Giving the public collective ownership of the two banks could create 46 mln shareholders if every adult in Britain were given shares — three times as many popular shareholders as created by former Prime Minister Margaret Thatcher in privatisations in the 1980s.
Britain pumped 66 bln pounds (US$107.1 bln) into the two banks to rescue them during the global financial crisis, giving the state an 83% stake in RBS and 41% of Lloyds.
The government aims to sell the shares at a profit but faces an estimated 15 bln-pound discount to the sale price because of the size of its stakes, according to the Centre for Policy Studies.
The Centre for Policy Studies said the government could get around the problem of the share overhang if it bypassed the traditional route of a market sale.

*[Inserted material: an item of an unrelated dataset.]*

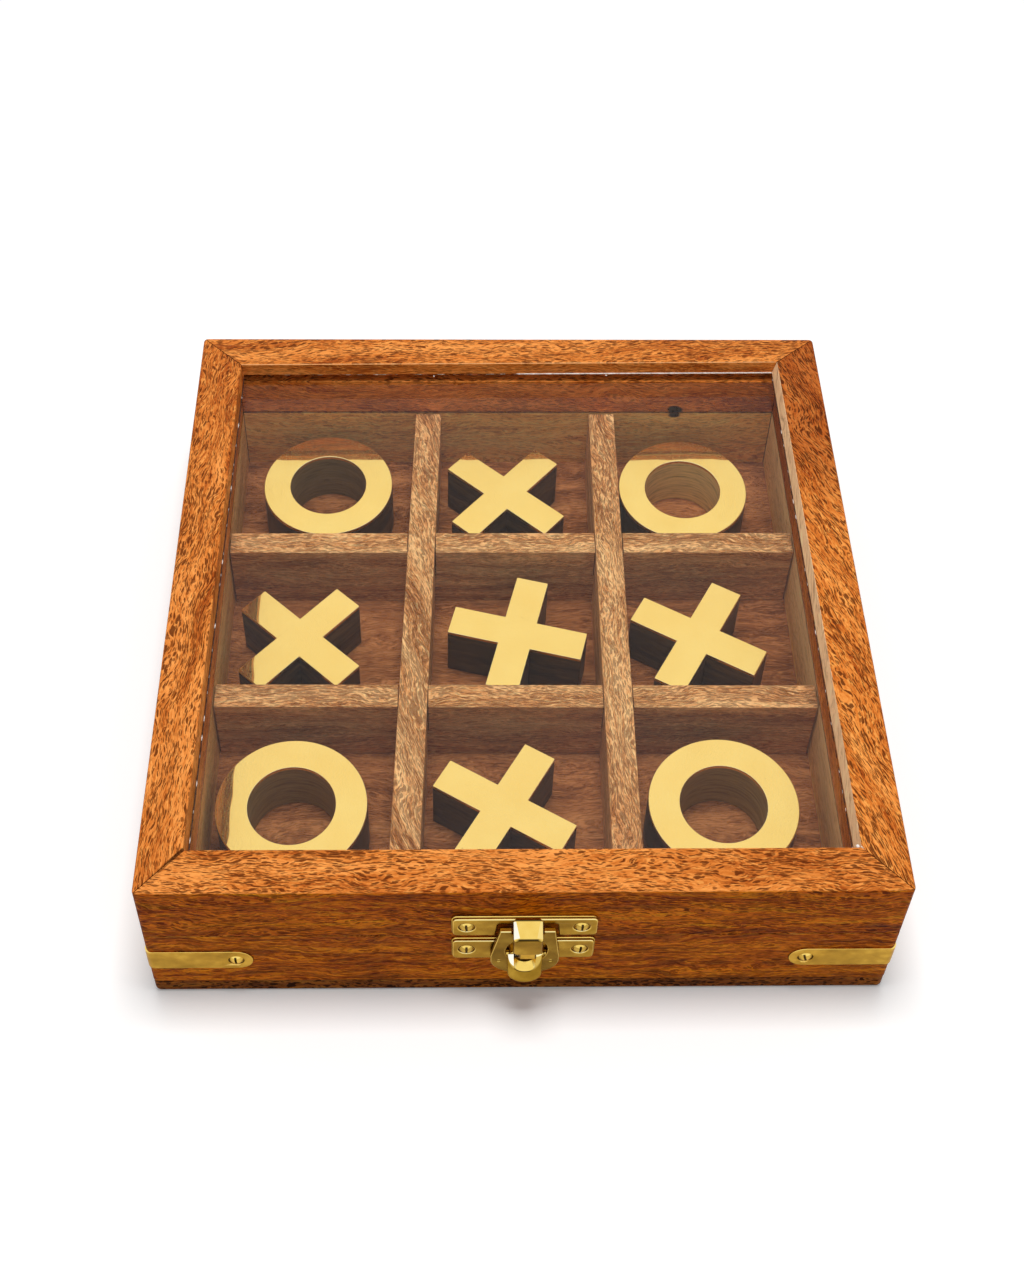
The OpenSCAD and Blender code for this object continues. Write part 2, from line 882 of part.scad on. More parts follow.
// The spring: its coil as a sleeve between the ears, with one leg up and one leg down
module latch_spring() {
    l = 2 * (ear_x - ear_gap);
    color(steel)
        at_latch()
            difference() {
                union() {
                    translate([-l / 2, pin_y, pin_out])
                        rotate([0, 90, 0])
                            cylinder(d = spring_d, h = l);
                    translate([spring_leg_x, pin_y, spring_leg_out])
                        rotate([-90, 0, 0])
                            cylinder(d = wire_d, h = bar_low - bar_gap - pin_y - wire_d);
                    translate([-spring_leg_x, pin_y - lever_plate_h / 2 + wire_d, spring_leg_out])
                        rotate([-90, 0, 0])
                            cylinder(d = wire_d, h = lever_plate_h / 2 - wire_d);
                }
                pin_bore(pin_l);
            }
}

// Hinges, drawn round the pin line with Y to the back

module at_hinge(x) {
    translate([x, hinge_y, hinge_z])
        children();
}

// The recess and screw holes for the lower leaf
module leaf_cuts() {
    w = hinge_l + 2 * leaf_play;
    translate([-w / 2, leaf_in - leaf_play, -seam_gap / 2 - leaf_t])
        cube([w, leaf_w + leaf_play + past, leaf_t + past]);
    at_leaf_screws()
        sunk_hole();
}

module at_leaf_screws() {
    for (x = hinge_screw_xs)
        translate([x, leaf_screw_y, -seam_gap / 2])
            children();
}

// A leaf below the pin line, with knuckles over the given stretches
module hinge_leaf(knuckles, gaps) {
    difference() {
        union() {
            translate([-hinge_l / 2, leaf_in, -seam_gap / 2 - leaf_t])
                cube([hinge_l, -leaf_in, leaf_t]);
            for (k = knuckles)
                translate([k[0], 0, 0])
                    rotate([0, 90, 0])
                        cylinder(d = knuckle_d, h = k[1] - k[0]);
        }
        // Room for the other leaf's knuckles
        for (g = gaps)
            translate([g[0], wood_in, -knuckle_d])
                cube([g[1] - g[0], 2 * knuckle_d, 2 * knuckle_d]);
        translate([-hinge_l, 0, 0])
            rotate([0, 90, 0])
                cylinder(d = hinge_pin_d + 2 * hinge_play, h = 2 * hinge_l);
        at_leaf_screws()
            sunk_hole();
    }
}

module hinge_base_leaf(x) {
    mid = knuckle_l / 2 + knuckle_gap;
    color(satin_brass)
        at_hinge(x)
            hinge_leaf([[-hinge_l / 2, -mid], [mid, hinge_l / 2]], [[-mid, mid]]);
}

module hinge_lid_leaf(x) {
    mid = knuckle_l / 2;
    color(satin_brass)
        at_hinge(x)
            mirror([0, 0, 1])
                hinge_leaf([[-mid, mid]], [[-hinge_l, -mid], [mid, hinge_l]]);
}

module hinge_pin(x) {
    color(satin_brass)
        at_hinge(x)
            rotate([0, 90, 0]) {
                l = hinge_l + 2 * hinge_play;
                translate([0, 0, -l / 2])
                    cylinder(d = hinge_pin_d, h = l);
                for (z = [-l / 2 - pin_head_t, l / 2])
                    translate([0, 0, z])
                        cylinder(d = pin_head_d, h = pin_head_t);
            }
}

module hinge_base_screws() {
    color(satin_brass)
        for (x = hinge_xs)
            at_hinge(x)
                at_leaf_screws()
                    sunk_screw(slot_angles[2]);
}

module hinge_lid_screws() {
    color(satin_brass)
        for (x = hinge_xs)
            at_hinge(x)
                mirror([0, 0, 1])
                    at_leaf_screws()
                        sunk_screw(slot_angles[3]);
}

bottom_panel();
base_front_wall();
base_back_wall();
base_side_wall(BACK_LEFT, FRONT_LEFT);  // base_left_wall
base_side_wall(FRONT_RIGHT, BACK_RIGHT);  // base_right_wall
long_divider(0);  // long_divider_left
long_divider(1);  // long_divider_right
cross_divider(0);  // cross_divider_front
cross_divider(1);  // cross_divider_back
ring_body(RING_BACK_LEFT);  // ring_back_left_body
ring_face(RING_BACK_LEFT);  // ring_back_left_face
ring_body(RING_BACK_RIGHT);  // ring_back_right_body
ring_face(RING_BACK_RIGHT);  // ring_back_right_face
ring_body(RING_FRONT_LEFT);  // ring_front_left_body
ring_face(RING_FRONT_LEFT);  // ring_front_left_face
ring_body(RING_FRONT_RIGHT);  // ring_front_right_body
ring_face(RING_FRONT_RIGHT);  // ring_front_right_face
cross_body(CROSS_BACK, ANGLE_BACK);  // cross_back_body
cross_face(CROSS_BACK, ANGLE_BACK);  // cross_back_face
cross_body(CROSS_LEFT, ANGLE_LEFT);  // cross_left_body
cross_face(CROSS_LEFT, ANGLE_LEFT);  // cross_left_face
cross_body(CROSS_CENTRE, ANGLE_CENTRE);  // cross_centre_body
cross_face(CROSS_CENTRE, ANGLE_CENTRE);  // cross_centre_face
cross_body(CROSS_RIGHT, ANGLE_RIGHT);  // cross_right_body
cross_face(CROSS_RIGHT, ANGLE_RIGHT);  // cross_right_face
cross_body(CROSS_FRONT, ANGLE_FRONT);  // cross_front_body
cross_face(CROSS_FRONT, ANGLE_FRONT);  // cross_front_face
lid_front_rail();
lid_back_rail();
lid_side_rail(BACK_LEFT, FRONT_LEFT);  // lid_left_rail
lid_side_rail(FRONT_RIGHT, BACK_RIGHT);  // lid_right_rail
glass_pane();
catch_plate();
catch_screws();
lever_plate();
lever_plate_screws();
latch_lever();
latch_pin();
latch_spring();
corner_strap(FRONT_LEFT);  // corner_strap_front_left
corner_strap(FRONT_RIGHT);  // corner_strap_front_right
corner_strap(BACK_LEFT);  // corner_strap_back_left
corner_strap(BACK_RIGHT);  // corner_strap_back_right
corner_screws();
hinge_base_leaf(hinge_xs[0]);  // hinge_left_base_leaf
hinge_lid_leaf(hinge_xs[0]);  // hinge_left_lid_leaf
hinge_pin(hinge_xs[0]);  // hinge_left_pin
hinge_base_leaf(hinge_xs[1]);  // hinge_right_base_leaf
hinge_lid_leaf(hinge_xs[1]);  // hinge_right_lid_leaf
hinge_pin(hinge_xs[1]);  // hinge_right_pin
hinge_base_screws();
hinge_lid_screws();
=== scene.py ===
from math import asin, copysign, cos, hypot, pi, radians, sin, sqrt, tan

import bmesh
import bpy
from mathutils import Matrix, Vector, noise
from mathutils.geometry import tessellate_polygon


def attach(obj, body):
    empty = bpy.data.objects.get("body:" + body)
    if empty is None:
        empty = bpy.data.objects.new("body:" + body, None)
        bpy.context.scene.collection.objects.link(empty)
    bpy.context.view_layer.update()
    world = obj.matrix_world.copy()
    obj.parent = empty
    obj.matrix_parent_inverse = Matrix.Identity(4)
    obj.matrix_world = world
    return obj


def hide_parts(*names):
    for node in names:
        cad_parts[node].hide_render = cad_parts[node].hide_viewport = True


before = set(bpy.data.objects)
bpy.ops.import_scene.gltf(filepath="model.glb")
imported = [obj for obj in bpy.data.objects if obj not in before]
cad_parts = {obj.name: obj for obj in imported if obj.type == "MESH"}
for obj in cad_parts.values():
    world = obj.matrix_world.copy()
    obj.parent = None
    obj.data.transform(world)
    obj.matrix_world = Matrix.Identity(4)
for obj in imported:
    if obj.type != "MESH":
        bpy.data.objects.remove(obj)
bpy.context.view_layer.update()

# Sizes, in millimetres, as in the part's source
W = D = 178.0
BASE_H, GAP, LID_H = 27.2, 0.3, 20.1
WALL, PANEL, CORNER = 10.5, 5.0, 1.2
LID_Z = BASE_H + GAP
TOP = LID_Z + LID_H
GLASS_Z, GLASS_T, BITE, PLAY = TOP - 7.4, 3.0, 3.0, 0.15
GLASS_TOP = GLASS_Z + GLASS_T
IN = W / 2 - WALL
RIM = BASE_H - 0.3
DIV, CROSS_DIV = 7.5, 7.0
# The dividers stand a little askew: (place at the middle, lean)
LONG = ((-26.1, 0.031), (26.7, 0.010))
CROSS = ((-21.7, -0.005), (29.3, 0.0))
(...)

It would also save as much as 1 bln pounds (US$1.62 bln) in fees for investment banks and other advisers.
"Psychologically it is immensely important that the British public feel they have not just been overlooked and ignored," Clegg told the Financial Times.

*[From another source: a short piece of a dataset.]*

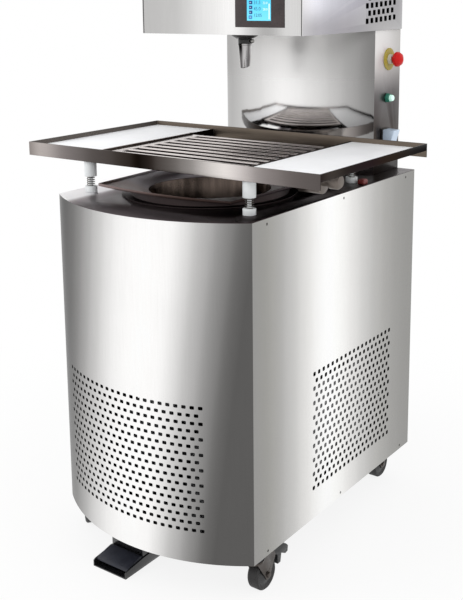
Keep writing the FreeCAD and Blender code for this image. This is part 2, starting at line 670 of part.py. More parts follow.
def board(side):
    xs = sorted((side * (CHANNEL_X[0] + 2.5), side * (TABLE_WIDTH / 2 - TABLE_SHEET - 1.0)))
    return block(xs[0], xs[1], TABLE_FRONT_Y + TABLE_SHEET + 1, TABLE_BACK_Y - TABLE_SHEET - 1,
                 BOARD_BOTTOM_Z, BOARD_TOP_Z)


def bar_grid():
    """Lift-out grid: ten round bars between a lipped box section on the left and a flat bar."""
    z = BOARD_TOP_Z - GRID_ROD_RADIUS
    z0 = CHANNEL_BOTTOM_Z + TABLE_FOLD
    z1 = BOARD_TOP_Z - 2.0
    y0 = GRID_LAST_ROD_Y - GRID_ROD_PITCH * (GRID_RODS - 1) - 18.0
    y1 = GRID_LAST_ROD_Y + 12.0
    left = -GRID_HALF + GRID_LEFT_BAR
    right = GRID_HALF - GRID_RIGHT_BAR
    wall = GRID_BAR_WALL
    section = block(-GRID_HALF, left, y0, y1, z0, z1).cut(
        block(-GRID_HALF + wall, left - wall, y0 - 1, y1 + 1, z0 + wall, z1 - wall))
    lip = block(-GRID_HALF, -GRID_HALF + GRID_LIP, y0, y1, z1 - wall, z1 + GRID_LIP)
    flat = block(right, GRID_HALF, y0, y1, z0, z1)
    rods = []
    for i in range(GRID_RODS):
        y = GRID_LAST_ROD_Y - GRID_ROD_PITCH * i
        rods.append(rod(GRID_ROD_RADIUS, (left - 1.0, y, z), (right + 1.0, y, z)))
    return fused([section, lip, flat] + rods)


def foot_sleeves():
    sleeves = []
    for x, y in FEET:
        sleeve = rod(FOOT_RADIUS, (x, y, SPRING_TOP_Z), (x, y, BOARD_BOTTOM_Z - TABLE_FOLD))
        sleeves.append(sleeve.cut(rod(GUIDE_PIN_RADIUS + 0.08, (x, y, SPRING_TOP_Z), (x, y, 1005))))
    return sleeves


def foot_springs():
    """Compression springs wound from square wire, one under each sleeve."""
    wire = 1.1
    coil_radius = 9.2
    height = SPRING_TOP_Z - SPRING_BOTTOM_Z - 2 * wire
    springs = []
    for x, y in FEET:
        helix = Part.makeHelix(height / SPRING_TURNS, height, coil_radius)
        section = Part.makePolygon([V(coil_radius - wire, 0, -wire), V(coil_radius + wire, 0, -wire),
                                    V(coil_radius + wire, 0, wire), V(coil_radius - wire, 0, wire),
                                    V(coil_radius - wire, 0, -wire)])
        spring = Part.Wire(helix.Edges).makePipeShell([section], True, True)
        spring.translate(V(x, y, SPRING_BOTTOM_Z + wire))
        springs.append(spring)
    return springs


def foot_collars():
    """White collars bolted to the deck, each carrying the pin that guides its spring and sleeve."""
    collars = []
    for x, y in FEET:
        collar = rod(FOOT_RADIUS, (x, y, DECK_Z), (x, y, SPRING_BOTTOM_Z))
        pin = rod(GUIDE_PIN_RADIUS, (x, y, SPRING_BOTTOM_Z), (x, y, 990))
        collars.append(fused([collar, pin]))
    return collars


def vibrator_bracket():
    """Saddle plate under the right-hand board, tied to the channel, that carries the vibrator."""
    x0, x1 = VIBRATOR_X
    saddle = block(CHANNEL_X[1] - TABLE_FOLD, x1, VIBRATOR_Y - 28, VIBRATOR_Y + 28,
                   VIBRATOR_TOP_Z, VIBRATOR_TOP_Z + 3.0)
    packing = block(x0, x1, VIBRATOR_Y - 28, VIBRATOR_Y + 28, VIBRATOR_TOP_Z + 3.0, BOARD_BOTTOM_Z)
    return fused([saddle, packing])


def vibrator_motor():
    """Unbalance motor lying across the table: large weight cover, waist and smaller end cover."""
    x0, x1 = VIBRATOR_X
    body = spun([(0, 0), (21, 0), (26, 7), (26, 66), (0, 66)],
                (x0, VIBRATOR_Y, VIBRATOR_TOP_Z - 26), (1, 0, 0))
    waist = rod(14.0, (x0 + 66, VIBRATOR_Y, VIBRATOR_TOP_Z - 20), (x0 + 86, VIBRATOR_Y, VIBRATOR_TOP_Z - 20))
    cap = spun([(0, 0), (18, 0), (18, 19), (14, 25), (0, 25)],
               (x0 + 86, VIBRATOR_Y, VIBRATOR_TOP_Z - 20), (1, 0, 0))
    pad = block(x0 + 12, x1 - 15, VIBRATOR_Y - 14, VIBRATOR_Y + 14, VIBRATOR_TOP_Z - 12, VIBRATOR_TOP_Z)
    return fused([body, waist, cap, pad])


def vibrator_connector():
    """Connector on the deck's right edge for the vibrator's supply."""
    body = block(270, 288, 168, 190, DECK_Z, DECK_Z + 13.0)
    return body.makeChamfer(3.0, [e for e in body.Edges if e.BoundBox.ZMin > DECK_Z + 12])


# ---- castors -----------------------------------------------------------------------------
def swivelled(shape, x, y, angle):
    """Turn a castor part about its king pin."""
    shape.rotate(V(x, y, 0), V(0, 0, 1), angle)
    return shape


def castor_plate(x, y):
    """Fixed plate with its pressed ball-race ring."""
    z = CASTOR_HEIGHT
    plate = block(x - 30, x + 30, y - 34, y + 34, z - 3, z)
    ring = rod(27.0, (x, y, z - 9), (x, y, z - 3))
    return fused([plate, ring]).cut(rod(6.0 + RUNNING, (x, y, z - 9), (x, y, z)))


def castor_fork(x, y, angle, braked):
    """Pressed swivel fork: crown, king pin and two broad cheeks raked back to the axle."""
    crown_top = CASTOR_HEIGHT - 9.3
    crown_low = crown_top - 5.0
    leg = 2.5
    half_gap = WHEEL_WIDTH / 2 + 1.5
    axle_y = y + CASTOR_TRAIL
    crown = rod(29.0, (x, y, crown_low), (x, y, crown_top))
    tongue = block(x - half_gap - leg, x + half_gap + leg, y - 10, y + 40, crown_low, crown_low + 3)
    pin = rod(6.0, (x, y, crown_top), (x, y, CASTOR_HEIGHT - 0.5))
    axle = rod(4.0, (x - half_gap - leg, axle_y, WHEEL_RADIUS), (x + half_gap + leg, axle_y, WHEEL_RADIUS))
    pieces = [crown, tongue, pin, axle]
    for side in (-1, 1):
        inner = min(side * half_gap, side * (half_gap + leg))
        outline = [(x + inner, y - 12, crown_low + 3), (x + inner, y + 60, crown_low + 3),
                   (x + inner, y + 70, crown_low - 10), (x + inner, axle_y + 13, WHEEL_RADIUS),
                   (x + inner, axle_y + 6, WHEEL_RADIUS - 12), (x + inner, axle_y - 6, WHEEL_RADIUS - 12),
                   (x + inner, axle_y - 13, WHEEL_RADIUS)]
        pieces.append(prism(outline, (leg, 0, 0)))
        nut = min(side * (half_gap + leg), side * (half_gap + leg + 4.0))
        pieces.append(rod(7.0, (x + nut, axle_y, WHEEL_RADIUS), (x + nut + 4.0, axle_y, WHEEL_RADIUS)))
    if braked:
        pivot_y = y + BRAKE_PIVOT_Y
        pieces.append(rod(BRAKE_PIN_RADIUS, (x - half_gap - leg, pivot_y, BRAKE_PIVOT_Z),
                          (x + half_gap + leg, pivot_y, BRAKE_PIVOT_Z)))
    return swivelled(fused(pieces), x, y, angle)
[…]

The Centre for Policy Studies had already suggested last month that Britain should give away its shares in RBS and Lloyds, saying it would maximise returns for the government by avoiding having to sell such a large volume of shares at a big market discount while also rewarding the public for helping save the banks.
However, RBS and Lloyds shares have continued to trade well below the price at which the state bought into the companies as part of the bail-out.
Britain acquired its shares in RBS at an average price of 49.9 pence, and got its Lloyds holding at an average price of 63.1 pence.
RBS shares were down 3% at 37.44 pence in late morning trade on Thursday, while Lloyds fell 2.7% to 45.74 pence.
Based on those prices, Clegg's plan to give every Briton 1,450 RBS shares and 440 Lloyds shares would mean that an individual UK taxpayer would acquire a bank stakeholding worth 740 pounds.
SVM Asset Management fund manager Colin McLean said people were likely to want to get rid of those RBS and Lloyds shares as soon as possible under the Clegg proposal, rather than hold onto them, and a mass sale could then further destabilise the banks.
"It just doesn't look like a solution," he said.
Another fund manager also said there was a risk that people might look to sell the shares en masse, while many would not know what to do with them.
"I think it's an ill-conceived plan," he said, asking not to be named.
A Treasury spokesperson said it would look at all options but that the question of share giveaways had not yet arisen.